##### Provided entries #####

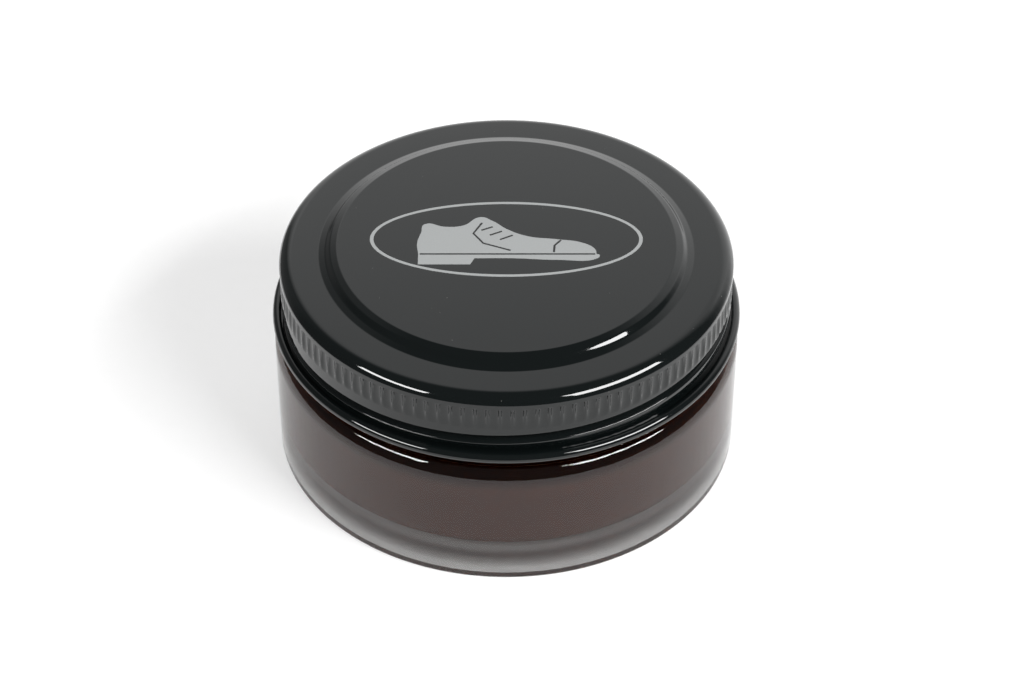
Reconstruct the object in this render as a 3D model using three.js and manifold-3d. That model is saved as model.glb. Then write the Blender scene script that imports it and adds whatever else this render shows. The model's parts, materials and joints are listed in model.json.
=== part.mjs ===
// A shoe cream jar: a straight-sided clear glass jar with a threaded neck, its fill of brown cream,
// and a pressed metal screw lid with a foam liner.
//
// Millimetres, +Z up. The origin is the centre of the jar's base, on the surface that it stands on.
// Angles round the axis are measured from the front (-Y), and grow towards +X, which is
// anticlockwise seen from above and the way the lid unscrews.

import * as THREE from "three";
import { mergeGeometries, mergeVertices } from "three/addons/utils/BufferGeometryUtils.js";
import Module from "manifold-3d";

const wasm = await Module();
wasm.setup();

// ---------------------------------------------------------------- driving dimensions

const JAR_RADIUS = 32.9; // straight outer wall
const SHOULDER_TOP = 19.8; // level shoulder from its edge in to the neck
const SHOULDER_START = 17.26; // the wall begins to round over here
const SHOULDER_ROUND = 3.4; // the wide arc, which turns through the first angle
const SHOULDER_TURN = 40; // degrees of the wide arc
const SHOULDER_EDGE_ROUND = 1.0; // the tight arc, which turns through the rest of the right angle
const HEEL_ROUND = 1.2;
const STANDING_RADIUS = 24.5; // inner edge of the flat ring that the jar stands on
const PUSH_UP = 0.8; // hollow under the middle of the base
const GLASS_WALL = 3.4;
const GLASS_BASE = 4.5;
const NECK_RADIUS = 29.5; // outside of the neck between its threads
const BORE_RADIUS = 27.4; // inside of the neck
const NECK_TOP = 30.5;
const LIP_ROUND = 0.6;

const THREAD_PITCH = 5.08; // 5 threads per inch
// Each thread: the radius that it reaches, the height of its middle at the front, half its width,
// the angles that it runs between, and how far it takes to fade in and out.
const LID_THREAD = { crest: 30.35, front: 24.7, halfWidth: 0.9, from: -130, to: 84, fade: 24 };
const GLASS_THREAD = { crest: 30.45, front: 26.1, halfWidth: 1.0, from: -200, to: 195, fade: 16 };

const CREAM_LEVEL = 24.3;
const CREAM_GAP = 0.2;

const LID_METAL = 0.35;
const LID_RADIUS = 31.7; // knurled band and the plain band under it
const LID_PANEL_TOP = 33.1;
const LID_RING_TOP = 31.9; // the flat ring round the raised panel
const PANEL_RADIUS = 23.5; // flat top of the raised panel
const PANEL_FOOT_RADIUS = 26.3;
const RIM_ROUND = 1.98;
const RIM_START = 20; // degrees of the rim's round left out where it creases into the upright wall
const KNURL_BOTTOM = 26.4;
const KNURL_BORE = 31.05; // inside of the lid behind the knurl
const SKIRT_TUCK = 0.2; // the skirt draws in by this much above its curl
const TUCK_TOP = 24.2;
const CURL_RADIUS = 0.75;
const CURL_CENTRE_R = 32.25;
const CURL_CENTRE_Z = 21.93;
const CURL_MEETS_SKIRT = 134; // degrees round the curl, where its edge closes on the skirt

const FLUTES = 120;
const FLUTE_DEPTH = 0.28;
const FLUTE_CUTTER_RADIUS = 1.05;
const FLUTE_CUTTER_SIDES = 8;
const FLUTE_BOTTOM = 26.55;
const FLUTE_TOP = 29.95;

const LINER_RADIUS = 29.5;
const LINER_THICKNESS = 0.75;
const LINER_GAP = 0.15;

const LID_COLUMNS = 60; // facets round the axis; a whole number of flutes falls on each
const JAR_COLUMNS = 48;
const THREAD_ROW = 0.6; // height of the facets that carry a thread

// ---------------------------------------------------------------- geometry helpers

// Goes from 0 to 1 with a level start and finish.
function ease(share) {
  return (1 - Math.cos(Math.PI * share)) / 2;
}

// Points [radius, height] round an arc in the half-plane through the axis.
function arc(centreR, centreZ, radius, fromDeg, toDeg, steps) {
  const points = [];
  for (let i = 0; i <= steps; i += 1) {
    const angle = THREE.MathUtils.degToRad(fromDeg + ((toDeg - fromDeg) * i) / steps);
    points.push([centreR + radius * Math.cos(angle), centreZ + radius * Math.sin(angle)]);
  }
  return points;
}

// Points up or down a wall whose radius is a function of height, at most one thread row apart.
function wall(radiusAt, fromZ, toZ) {
  const steps = Math.ceil(Math.abs(toZ - fromZ) / THREAD_ROW);
  const points = [];
  for (let i = 0; i <= steps; i += 1) {
    const z = fromZ + ((toZ - fromZ) * i) / steps;
    points.push([radiusAt(z), z]);
  }
  return points;
}

// Points along an S-shaped slope that is level where it starts and ends.
function levelSlope([fromR, fromZ], [toR, toZ], steps) {
  const points = [];
  for (let i = 0; i <= steps; i += 1) {
    points.push([fromR + ((toR - fromR) * i) / steps, fromZ + (toZ - fromZ) * ease(i / steps)]);
  }
  return points;
}

// Points along an S-shaped slope that is upright where it starts and ends.
function uprightSlope([fromR, fromZ], [toR, toZ], steps) {
  const points = [];
  for (let i = 0; i <= steps; i += 1) {
    points.push([fromR + (toR - fromR) * ease(i / steps), fromZ + ((toZ - fromZ) * i) / steps]);
  }
  return points;
}

// Turns an outline of [radius, height] points about the Z axis. The outline starts and ends on
// the axis and runs up the outside, which makes the faces point outwards.
function revolve(outline, columns) {
  const points = outline.map(([r, z]) => new THREE.Vector2(r, z));
  const geometry = new THREE.LatheGeometry(points, columns);
  geometry.rotateX(Math.PI / 2);
  return geometry;
}

// How much of a thread's full depth (0 to 1) there is at an angle (degrees from the front) and
// height: the largest of its turns there, each fading away at the thread's two ends.
function threadShare(thread, angleDeg, z) {
  let share = 0;
  for (const turn of [-360, 0, 360]) {
    const along = angleDeg + turn;
    const toEnd = Math.min(along - thread.from, thread.to - along);
    const offset = Math.abs(z - thread.front - (THREAD_PITCH * along) / 360) / thread.halfWidth;
    if (toEnd > 0 && offset < 1) {
      share = Math.max(share, ease(Math.min(1, toEnd / thread.fade)) * ease(1 - offset));
    }
  }
  return share;
}

// Moves the points of a revolved wall towards the radius that its thread reaches. crestAt gives
// that radius for a point of the threaded wall, and the point's own radius for any other.
function rollThread(geometry, thread, crestAt) {
  const position = geometry.getAttribute("position");
  for (let i = 0; i < position.count; i += 1) {
    const x = position.getX(i);
    const y = position.getY(i);
    const z = position.getZ(i);
    const r = Math.hypot(x, y);
    const depth = crestAt(r, z) - r;
    if (depth !== 0) {
      const angleDeg = THREE.MathUtils.radToDeg(Math.atan2(x, -y));
      const scale = 1 + (depth * threadShare(thread, angleDeg, z)) / r;
      position.setXYZ(i, x * scale, y * scale, z);
    }
  }
}

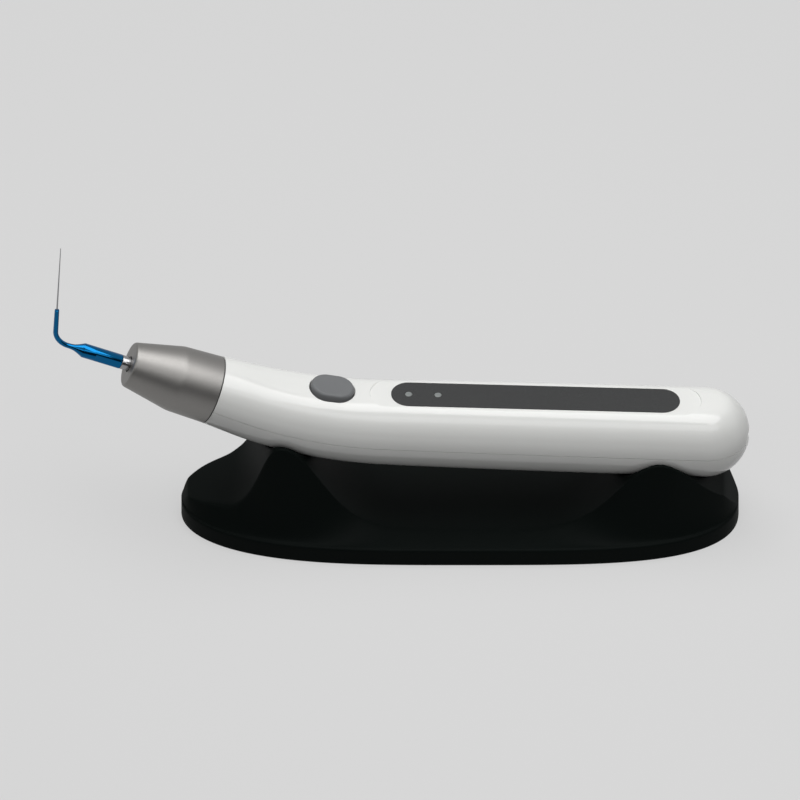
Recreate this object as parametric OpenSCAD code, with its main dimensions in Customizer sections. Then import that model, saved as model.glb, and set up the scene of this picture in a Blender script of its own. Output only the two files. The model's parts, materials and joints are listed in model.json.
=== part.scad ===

#####

• _Your goal_: Write out the entries above word for word.

• _Problem solution_:
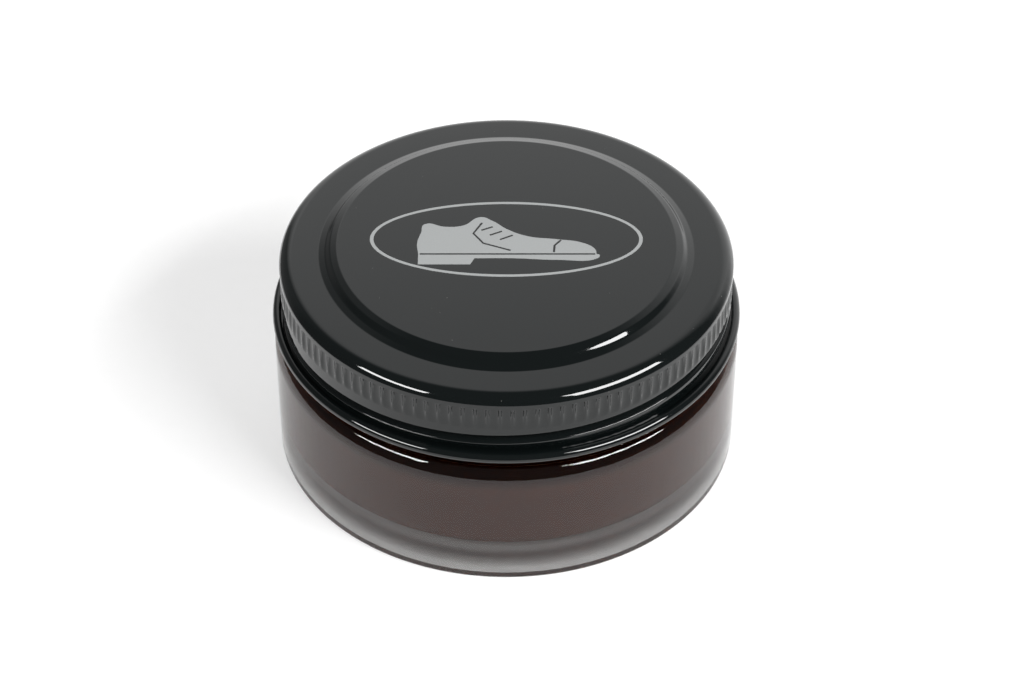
Reconstruct the object in this render as a 3D model using three.js and manifold-3d. That model is saved as model.glb. Then write the Blender scene script that imports it and adds whatever else this render shows. The model's parts, materials and joints are listed in model.json.
=== part.mjs ===
// A shoe cream jar: a straight-sided clear glass jar with a threaded neck, its fill of brown cream,
// and a pressed metal screw lid with a foam liner.
//
// Millimetres, +Z up. The origin is the centre of the jar's base, on the surface that it stands on.
// Angles round the axis are measured from the front (-Y), and grow towards +X, which is
// anticlockwise seen from above and the way the lid unscrews.

import * as THREE from "three";
import { mergeGeometries, mergeVertices } from "three/addons/utils/BufferGeometryUtils.js";
import Module from "manifold-3d";

const wasm = await Module();
wasm.setup();

// ---------------------------------------------------------------- driving dimensions

const JAR_RADIUS = 32.9; // straight outer wall
const SHOULDER_TOP = 19.8; // level shoulder from its edge in to the neck
const SHOULDER_START = 17.26; // the wall begins to round over here
const SHOULDER_ROUND = 3.4; // the wide arc, which turns through the first angle
const SHOULDER_TURN = 40; // degrees of the wide arc
const SHOULDER_EDGE_ROUND = 1.0; // the tight arc, which turns through the rest of the right angle
const HEEL_ROUND = 1.2;
const STANDING_RADIUS = 24.5; // inner edge of the flat ring that the jar stands on
const PUSH_UP = 0.8; // hollow under the middle of the base
const GLASS_WALL = 3.4;
const GLASS_BASE = 4.5;
const NECK_RADIUS = 29.5; // outside of the neck between its threads
const BORE_RADIUS = 27.4; // inside of the neck
const NECK_TOP = 30.5;
const LIP_ROUND = 0.6;

const THREAD_PITCH = 5.08; // 5 threads per inch
// Each thread: the radius that it reaches, the height of its middle at the front, half its width,
// the angles that it runs between, and how far it takes to fade in and out.
const LID_THREAD = { crest: 30.35, front: 24.7, halfWidth: 0.9, from: -130, to: 84, fade: 24 };
const GLASS_THREAD = { crest: 30.45, front: 26.1, halfWidth: 1.0, from: -200, to: 195, fade: 16 };

const CREAM_LEVEL = 24.3;
const CREAM_GAP = 0.2;

const LID_METAL = 0.35;
const LID_RADIUS = 31.7; // knurled band and the plain band under it
const LID_PANEL_TOP = 33.1;
const LID_RING_TOP = 31.9; // the flat ring round the raised panel
const PANEL_RADIUS = 23.5; // flat top of the raised panel
const PANEL_FOOT_RADIUS = 26.3;
const RIM_ROUND = 1.98;
const RIM_START = 20; // degrees of the rim's round left out where it creases into the upright wall
const KNURL_BOTTOM = 26.4;
const KNURL_BORE = 31.05; // inside of the lid behind the knurl
const SKIRT_TUCK = 0.2; // the skirt draws in by this much above its curl
const TUCK_TOP = 24.2;
const CURL_RADIUS = 0.75;
const CURL_CENTRE_R = 32.25;
const CURL_CENTRE_Z = 21.93;
const CURL_MEETS_SKIRT = 134; // degrees round the curl, where its edge closes on the skirt

const FLUTES = 120;
const FLUTE_DEPTH = 0.28;
const FLUTE_CUTTER_RADIUS = 1.05;
const FLUTE_CUTTER_SIDES = 8;
const FLUTE_BOTTOM = 26.55;
const FLUTE_TOP = 29.95;

const LINER_RADIUS = 29.5;
const LINER_THICKNESS = 0.75;
const LINER_GAP = 0.15;

const LID_COLUMNS = 60; // facets round the axis; a whole number of flutes falls on each
const JAR_COLUMNS = 48;
const THREAD_ROW = 0.6; // height of the facets that carry a thread

// ---------------------------------------------------------------- geometry helpers

// Goes from 0 to 1 with a level start and finish.
function ease(share) {
  return (1 - Math.cos(Math.PI * share)) / 2;
}

// Points [radius, height] round an arc in the half-plane through the axis.
function arc(centreR, centreZ, radius, fromDeg, toDeg, steps) {
  const points = [];
  for (let i = 0; i <= steps; i += 1) {
    const angle = THREE.MathUtils.degToRad(fromDeg + ((toDeg - fromDeg) * i) / steps);
    points.push([centreR + radius * Math.cos(angle), centreZ + radius * Math.sin(angle)]);
  }
  return points;
}

// Points up or down a wall whose radius is a function of height, at most one thread row apart.
function wall(radiusAt, fromZ, toZ) {
  const steps = Math.ceil(Math.abs(toZ - fromZ) / THREAD_ROW);
  const points = [];
  for (let i = 0; i <= steps; i += 1) {
    const z = fromZ + ((toZ - fromZ) * i) / steps;
    points.push([radiusAt(z), z]);
  }
  return points;
}

// Points along an S-shaped slope that is level where it starts and ends.
function levelSlope([fromR, fromZ], [toR, toZ], steps) {
  const points = [];
  for (let i = 0; i <= steps; i += 1) {
    points.push([fromR + ((toR - fromR) * i) / steps, fromZ + (toZ - fromZ) * ease(i / steps)]);
  }
  return points;
}

// Points along an S-shaped slope that is upright where it starts and ends.
function uprightSlope([fromR, fromZ], [toR, toZ], steps) {
  const points = [];
  for (let i = 0; i <= steps; i += 1) {
    points.push([fromR + (toR - fromR) * ease(i / steps), fromZ + ((toZ - fromZ) * i) / steps]);
  }
  return points;
}

// Turns an outline of [radius, height] points about the Z axis. The outline starts and ends on
// the axis and runs up the outside, which makes the faces point outwards.
function revolve(outline, columns) {
  const points = outline.map(([r, z]) => new THREE.Vector2(r, z));
  const geometry = new THREE.LatheGeometry(points, columns);
  geometry.rotateX(Math.PI / 2);
  return geometry;
}

// How much of a thread's full depth (0 to 1) there is at an angle (degrees from the front) and
// height: the largest of its turns there, each fading away at the thread's two ends.
function threadShare(thread, angleDeg, z) {
  let share = 0;
  for (const turn of [-360, 0, 360]) {
    const along = angleDeg + turn;
    const toEnd = Math.min(along - thread.from, thread.to - along);
    const offset = Math.abs(z - thread.front - (THREAD_PITCH * along) / 360) / thread.halfWidth;
    if (toEnd > 0 && offset < 1) {
      share = Math.max(share, ease(Math.min(1, toEnd / thread.fade)) * ease(1 - offset));
    }
  }
  return share;
}

// Moves the points of a revolved wall towards the radius that its thread reaches. crestAt gives
// that radius for a point of the threaded wall, and the point's own radius for any other.
function rollThread(geometry, thread, crestAt) {
  const position = geometry.getAttribute("position");
  for (let i = 0; i < position.count; i += 1) {
    const x = position.getX(i);
    const y = position.getY(i);
    const z = position.getZ(i);
    const r = Math.hypot(x, y);
    const depth = crestAt(r, z) - r;
    if (depth !== 0) {
      const angleDeg = THREE.MathUtils.radToDeg(Math.atan2(x, -y));
      const scale = 1 + (depth * threadShare(thread, angleDeg, z)) / r;
      position.setXYZ(i, x * scale, y * scale, z);
    }
  }
}

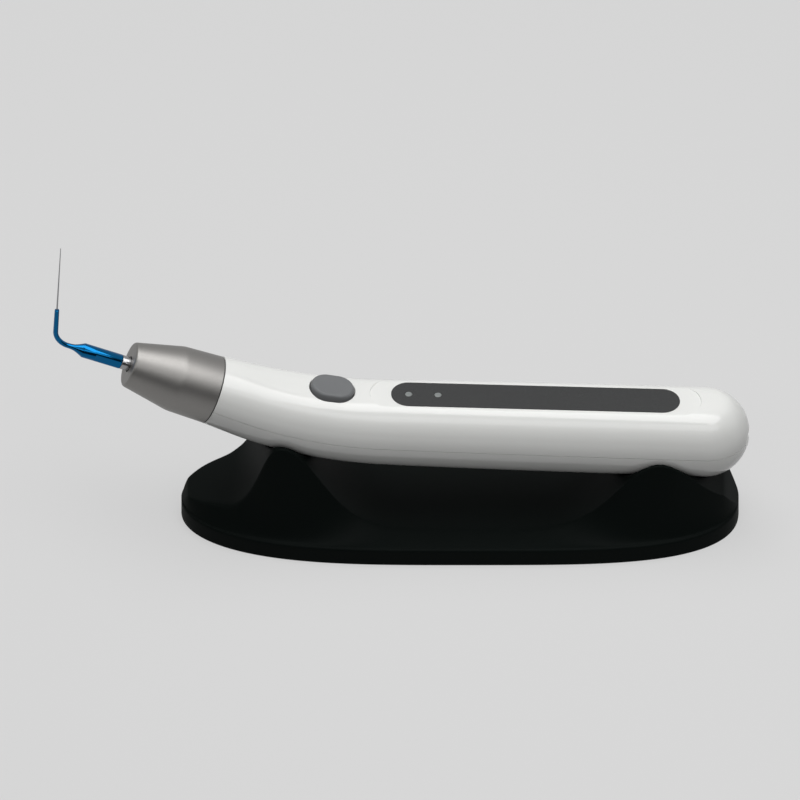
Recreate this object as parametric OpenSCAD code, with its main dimensions in Customizer sections. Then import that model, saved as model.glb, and set up the scene of this picture in a Blender script of its own. Output only the two files. The model's parts, materials and joints are listed in model.json.
=== part.scad ===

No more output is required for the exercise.